Why did I anticipate this happening?   Isn't it ironic how we can predict when our PD parent will have a tantrum?   

So...My parents marriage failed during their 15th year of marriage.   It was over long ago, but that's beside the point.   My husband and I celebrated 15 years.   We are happy.  We are still in love with each other.  We drive each other crazy, but at the end of the day we function as a team.   We fight occasionally, but it's usually a growing opportunity and in the end brings us closer together. 

She didn't directly say anything.   Her tone of voice when she talked about our anniversary said it all, followed by a "must be nice" comment.   I kept it rolling and was like "yup, it is nice."   I didn't shove it in her face, but I thought about how much I really do appreciate my husband.  The example we are leading for our children.   

Has anyone ever dealt with jealousy?  How did you deal?   I refuse to feel bad for her or take away my own happiness.   She made a choice and she owns her feelings, it isn't my responsibility (she cheated on my dad and left him).   

Thru the Rain

Yes! My uPDM expresses jealousy and envy all the time.

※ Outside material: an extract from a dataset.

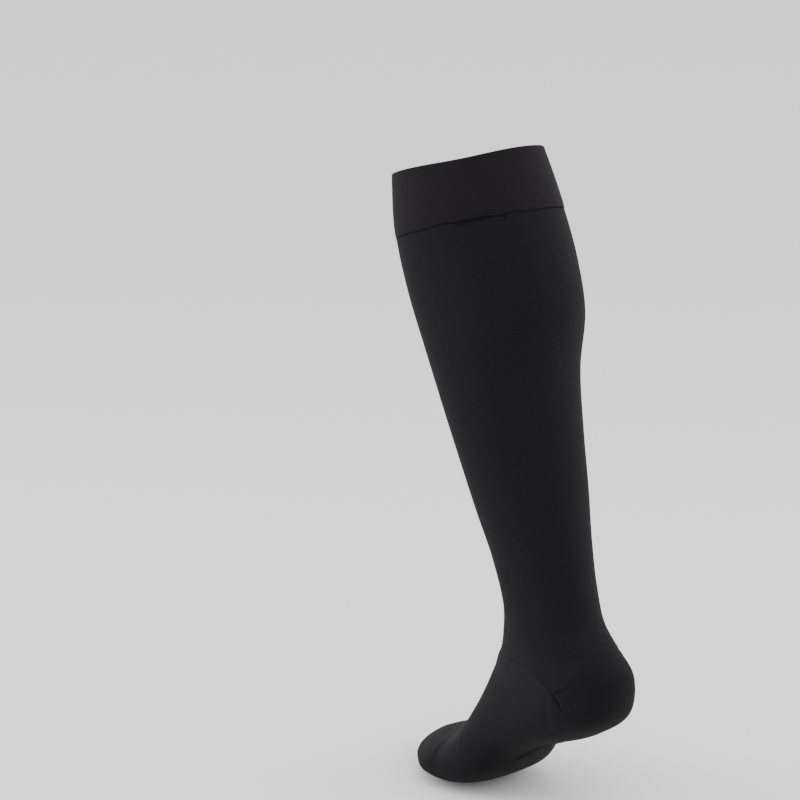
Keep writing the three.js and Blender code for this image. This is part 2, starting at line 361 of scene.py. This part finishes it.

She can't hear anyone's good news without trying to tear them down. She also openly gloats at other people's misfortunes.

FindingMyLight

I've been NC with my mom ever since I had the epiphany that she had NPD a few months ago.  Looking back over the years, I recognize that there was obvious jealousy by the things that she has said and done.  (Of course I'm seeing it in retrospect.)  Her latest thing, which I saw on Facebook, was that she took a beach trip to the Condo complex that my husband and I regularly visit.  Of course she had comments from her friends wishing her well on her trip and to enjoy her vacation.  But the thing is, is that I KNOW my mother.  She HATES the beach, and hasn't even owned a swimsuit the past 10-15 years.  Why would she suddenly want to go to the beach that my husband and I take our kids to, and stay in the exact condo complex that we stay in and then post about it on social media? The Gulf Coast literally stretches for hundreds of miles and there are hundreds, if not thousands of hotels and condos to stay in.  It's either jealousy or some sort of competition in her mind showing me that she can do whatever I can do.  I'd be lying if I said that it didn't bother me at first.  However, after thinking about it, I had to let it go and get over it.  I'm chalking it up as a trait of her NPD and actually kind of feel sorry for her that she has the need to do something like that.  When I look at things from that perspective it actually makes me pity her.  Maybe taking a step back and looking at the big picture will help.